The default gateway can be a router, or a computer that acts like a router, or something else, normally with the term router inside it. Routers work on layer 3, network layer, This is where IP addresses live, remember. The default gateway sees the mac address matches it's own, and reads the packet. The target IP address doesn't match it's own, so it knows it's got to send the packet somewhere else. So what's it do? It takes the IP address of it's interfaces (Gateway HAS to have 2 interfaces, or it's not going to do much) and once again, it finds the networks of all it's interfaces by anding the subnet for each nic to the IP address, and anding the destination IP address with the subnet of the nic card. If they match, it knows the target is next to it, and it sends to the target. The process is exactly the same as before, it makes a new Transport Layer (Layer 3) header to match the old one, makes a new Data Link layer header using it's own mac address, and sends the packet to the target.

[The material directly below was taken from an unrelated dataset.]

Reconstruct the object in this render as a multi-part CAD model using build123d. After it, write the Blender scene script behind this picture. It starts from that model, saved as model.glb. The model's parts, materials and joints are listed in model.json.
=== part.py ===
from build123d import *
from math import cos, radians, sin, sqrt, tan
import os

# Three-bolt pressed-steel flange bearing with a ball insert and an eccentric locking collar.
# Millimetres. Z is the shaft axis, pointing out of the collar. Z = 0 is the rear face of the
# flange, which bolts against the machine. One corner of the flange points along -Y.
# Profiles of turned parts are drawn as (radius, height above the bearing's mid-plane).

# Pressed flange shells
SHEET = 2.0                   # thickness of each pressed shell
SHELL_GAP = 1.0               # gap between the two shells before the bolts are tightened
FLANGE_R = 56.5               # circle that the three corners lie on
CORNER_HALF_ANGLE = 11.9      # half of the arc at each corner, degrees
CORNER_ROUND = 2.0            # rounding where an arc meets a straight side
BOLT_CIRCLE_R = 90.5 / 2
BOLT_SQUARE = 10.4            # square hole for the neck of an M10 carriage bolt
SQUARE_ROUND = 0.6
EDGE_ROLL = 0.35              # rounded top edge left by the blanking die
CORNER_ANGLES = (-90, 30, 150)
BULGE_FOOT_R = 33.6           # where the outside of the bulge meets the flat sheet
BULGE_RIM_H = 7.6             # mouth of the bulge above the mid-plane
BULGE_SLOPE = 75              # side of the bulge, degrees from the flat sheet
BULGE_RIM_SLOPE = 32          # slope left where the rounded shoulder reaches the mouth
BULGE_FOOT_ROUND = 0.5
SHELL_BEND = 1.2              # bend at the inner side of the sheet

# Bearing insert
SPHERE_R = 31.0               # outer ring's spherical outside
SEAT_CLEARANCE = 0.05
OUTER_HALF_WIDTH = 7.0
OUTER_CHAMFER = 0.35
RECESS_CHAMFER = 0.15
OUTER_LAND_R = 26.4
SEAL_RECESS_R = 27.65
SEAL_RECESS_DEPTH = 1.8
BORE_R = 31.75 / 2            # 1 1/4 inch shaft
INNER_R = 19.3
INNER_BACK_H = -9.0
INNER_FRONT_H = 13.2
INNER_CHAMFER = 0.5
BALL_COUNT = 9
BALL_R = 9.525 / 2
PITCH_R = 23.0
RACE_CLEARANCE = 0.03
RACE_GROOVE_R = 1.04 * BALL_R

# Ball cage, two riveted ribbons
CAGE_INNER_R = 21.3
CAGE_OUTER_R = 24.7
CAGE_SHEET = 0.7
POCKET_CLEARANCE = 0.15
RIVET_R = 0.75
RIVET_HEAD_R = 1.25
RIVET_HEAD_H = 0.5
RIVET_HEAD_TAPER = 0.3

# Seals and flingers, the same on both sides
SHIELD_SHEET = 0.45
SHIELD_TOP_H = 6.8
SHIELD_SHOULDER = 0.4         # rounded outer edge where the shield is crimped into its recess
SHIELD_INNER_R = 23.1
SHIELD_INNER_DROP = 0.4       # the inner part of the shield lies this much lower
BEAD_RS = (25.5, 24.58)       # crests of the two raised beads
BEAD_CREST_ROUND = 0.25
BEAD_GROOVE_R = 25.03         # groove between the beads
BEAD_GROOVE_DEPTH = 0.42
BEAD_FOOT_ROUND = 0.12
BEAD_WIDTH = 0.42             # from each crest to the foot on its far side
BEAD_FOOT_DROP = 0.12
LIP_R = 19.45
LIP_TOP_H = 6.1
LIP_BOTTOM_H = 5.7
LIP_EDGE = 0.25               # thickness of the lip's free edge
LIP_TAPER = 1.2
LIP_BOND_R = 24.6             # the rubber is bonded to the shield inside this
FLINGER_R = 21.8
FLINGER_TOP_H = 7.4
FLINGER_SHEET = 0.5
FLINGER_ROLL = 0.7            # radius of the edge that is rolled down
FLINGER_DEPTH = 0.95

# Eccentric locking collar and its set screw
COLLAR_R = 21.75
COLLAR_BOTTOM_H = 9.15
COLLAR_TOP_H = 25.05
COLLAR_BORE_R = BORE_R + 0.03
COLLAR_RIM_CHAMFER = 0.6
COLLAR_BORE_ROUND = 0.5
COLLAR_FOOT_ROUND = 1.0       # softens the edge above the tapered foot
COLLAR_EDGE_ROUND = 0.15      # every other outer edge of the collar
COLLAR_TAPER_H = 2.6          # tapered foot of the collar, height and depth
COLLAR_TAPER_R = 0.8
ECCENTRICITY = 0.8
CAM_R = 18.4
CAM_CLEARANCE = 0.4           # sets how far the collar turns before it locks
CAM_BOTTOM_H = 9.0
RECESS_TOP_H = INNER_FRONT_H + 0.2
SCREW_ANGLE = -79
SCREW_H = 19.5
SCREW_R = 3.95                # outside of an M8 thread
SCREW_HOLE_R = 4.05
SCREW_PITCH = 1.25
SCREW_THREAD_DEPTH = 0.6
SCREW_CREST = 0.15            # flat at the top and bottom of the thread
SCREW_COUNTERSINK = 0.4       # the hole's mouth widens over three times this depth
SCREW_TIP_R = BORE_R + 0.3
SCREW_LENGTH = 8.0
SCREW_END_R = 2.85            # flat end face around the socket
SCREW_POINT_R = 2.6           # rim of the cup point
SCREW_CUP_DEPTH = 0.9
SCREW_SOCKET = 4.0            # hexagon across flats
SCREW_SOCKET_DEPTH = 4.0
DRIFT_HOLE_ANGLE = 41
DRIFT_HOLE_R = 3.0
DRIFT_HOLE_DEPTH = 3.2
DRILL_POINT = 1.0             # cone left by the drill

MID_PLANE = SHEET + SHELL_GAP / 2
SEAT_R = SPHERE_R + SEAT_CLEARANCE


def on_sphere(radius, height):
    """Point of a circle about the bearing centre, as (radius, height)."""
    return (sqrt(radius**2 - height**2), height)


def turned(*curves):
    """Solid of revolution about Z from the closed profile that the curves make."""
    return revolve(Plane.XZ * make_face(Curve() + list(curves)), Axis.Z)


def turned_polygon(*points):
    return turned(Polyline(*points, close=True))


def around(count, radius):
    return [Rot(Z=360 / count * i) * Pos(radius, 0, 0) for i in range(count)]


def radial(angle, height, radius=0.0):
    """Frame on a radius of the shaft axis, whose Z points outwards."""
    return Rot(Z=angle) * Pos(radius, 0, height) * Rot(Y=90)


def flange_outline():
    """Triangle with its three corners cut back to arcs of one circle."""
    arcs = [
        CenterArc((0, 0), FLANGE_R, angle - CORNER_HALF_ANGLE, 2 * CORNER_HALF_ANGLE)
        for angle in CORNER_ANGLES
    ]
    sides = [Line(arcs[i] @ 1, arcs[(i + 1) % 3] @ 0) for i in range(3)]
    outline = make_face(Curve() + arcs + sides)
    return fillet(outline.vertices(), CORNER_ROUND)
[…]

And if it's NOT going to a computer connected to the gateway? Well, it first checks the routing table. This is basically a map, of where to send data. It tells the computers what interface leads to what subnets. If the routing table lists the targets subnet, it's sent to the default gateway for that interface. Otherwise, the router will “flood”, or send it to the default gateway on all interfaces except from where it came from. From there, the other default gateways will handle it just like this router, until it receives the packet.
If, in the case, it was a http request, then the reply header will be send back, the target port on the reply will be the source port (the randomly generated one) from the original sender. That's why google doesn't connect to your port 80. Also why you don't have to open port 80 on the OUTSIDE interface of your router if your just web browsing, and not hosting a web site.